Así que anoche, después de
un siglo de tortura aplicada, he podido dormir en mi cama, postura horizontal
bocarriba, de costado hacia la derecha y de costado hacia la izquierda, o sea
que a mi libre albedrío, pero también en horizontal bocabajo y vuelta a
empezar. Placer de dioses. Pura ambrosía onírica.
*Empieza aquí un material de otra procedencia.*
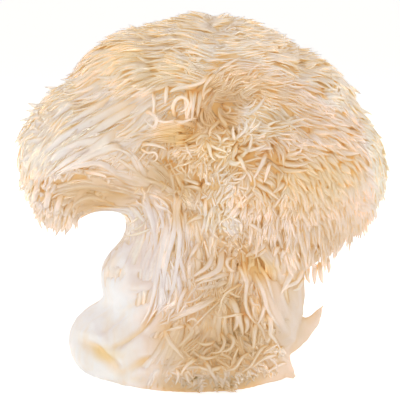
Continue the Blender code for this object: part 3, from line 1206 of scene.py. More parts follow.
@dataclass
class Coat(StrandPieces):
    """A coat of tufts that lie over each other. Each part of the mushroom has its own kind."""

    tracer: Tracer
    combing: Combing
    border: ManeBorder
    piece: str = ""
    split_y: float = INF
    growth: Growth = Growth.SHAGGY
    heading: Triple = (0, 0, -1)
    wander: float = 0.0
    wander_size: float = 1.0
    seed: int = 23
    spacing: float = 3.85
    knots: int = 6
    sides: int = 4
    momentum: float = 0.55
    start_back: float = 0.45
    lengths: Span = (0.75, 1.2)
    rises: Span = (0.6, 1.2)
    radii: Span = (0.8, 1.25)
    beats: Span = (0.8, 1.6)
    count_spread: float = 1.4
    pitch_spread: float = 0.2
    lift_spread: float = 0.14
    clump: float = 0.8
    clump_size: float = 7
    clump_place: Triple = (3, 9, 5)
    flyaways: float = 0.06
    flyaway_lift: float = 0.7
    flyaway_rises: Span = (0.5, 1.0)
    rise_power: float = 0.9
    dome: float = 0.05
    parting_stray: float = 0.0
    tone_low: float = 0.0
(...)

Gracias a Dios, esta mañana
me he despertado casi como nuevo, agradecidísimo a la Providencia y, por
supuesto, a las pastillas de Voltarén, que después de esa cosa milagrosa
del bosón de Higgs hasta puede que sean
lo mismo.
Al mediodía, para celebrar
mi vuelta al mundo de las camas, nos hemos ido a comer al Trocadero Arenas, un
chiringuito excepcional que tenemos aquí al lado, en la playa de Torre Real,
uno de esos pocos lugares en donde se puede saborear un arroz algo más que
aceptable, que no es baladí para lo que suele estilarse por estos contornos.
Les aseguro que hay una
norma definitiva para determinar si un arroz, siempre que esté presentado en
paella (paellera), tenga alguna posibilidad a simple vista. Esta norma, no se
olviden, consiste en que el arroz no debe emitir ningún brillo, no señor, sino
que ha de lucir, muy al contrario, un tono completamente mate, ¡MATE!, y aproximarse
al color del oro viejo. O sea, al revés de lo que
suelen servirnos en la mayoría de los restaurantes.
Otra cosa: paella no hay más
que una. Todo lo demás son arroces de esto y arroces de lo otro. Quiero decir
que sólo una receta responde a lo que es y debe ser una paella. De modo que no
hay paellas mixtas ni paellas de
verduras, ni paellas de mariscos, ni paellas de pollo, ni nada que se le
parezca. Son arroces y nada más que arroces. Y tampoco, maldita sea, hay
paellas valencianas, ya que la paella es, como todo el mundo sabe, natural de
Valencia y en su nombre ya lleva implícito el gentilicio. Me refiero a que
decir “paella valenciana” es caer en una pura y abominable redundancia. Lo
mismo ocurre con la fabada asturiana y el champán francés, joder, que todo hay
que explicarlo.
Por la tarde, vamos al cine
a ver “La gran estafa americana”. Y la verdad es que nos sentimos realmente estafados. No
obstante, por lo único que la cinta merece la pena es por la actuación de
Jennifer Lawrence, una chica que camina veloz en pos de ser la estrella más rutilante
de Hollywood. Para mí, desde luego, la película sólo cobra un cierto brillo cuando
ella aparece en la pantalla. ¡Sobrecogedora! También me gustaría destacar la
actuación magistral de Robert De Niro en la única secuencia en que se le
permite hacer acto de presencia. ¡Sublime! Por lo demás, la película resulta
pesadísima, farragosa y sin ningún interés. A este chico, cómo se llama, sí
hombre, Bradley Cooper, pues bien, a este chico, como digo, habría que decirle
que la “sobreactuación” jamás otorga verosimilitud a un personaje. Todo lo
contrario. Claro que estos americanos son capaces de llegar y premiarlo ahora con
un óscar después de alfombrarle de claveles la Gran Vía a su paso por Broadway.
A eso se le llamaría una jugada maestra del márquetin. Porque, desde mi punto
de vista, el muchacho, todavía un potrillo salvaje, necesita una de esas domas
que lo suavicen y lo dejen en disposición de afrontar sus papeles con la
ataraxia temperamental de los estoicos. Digo yo.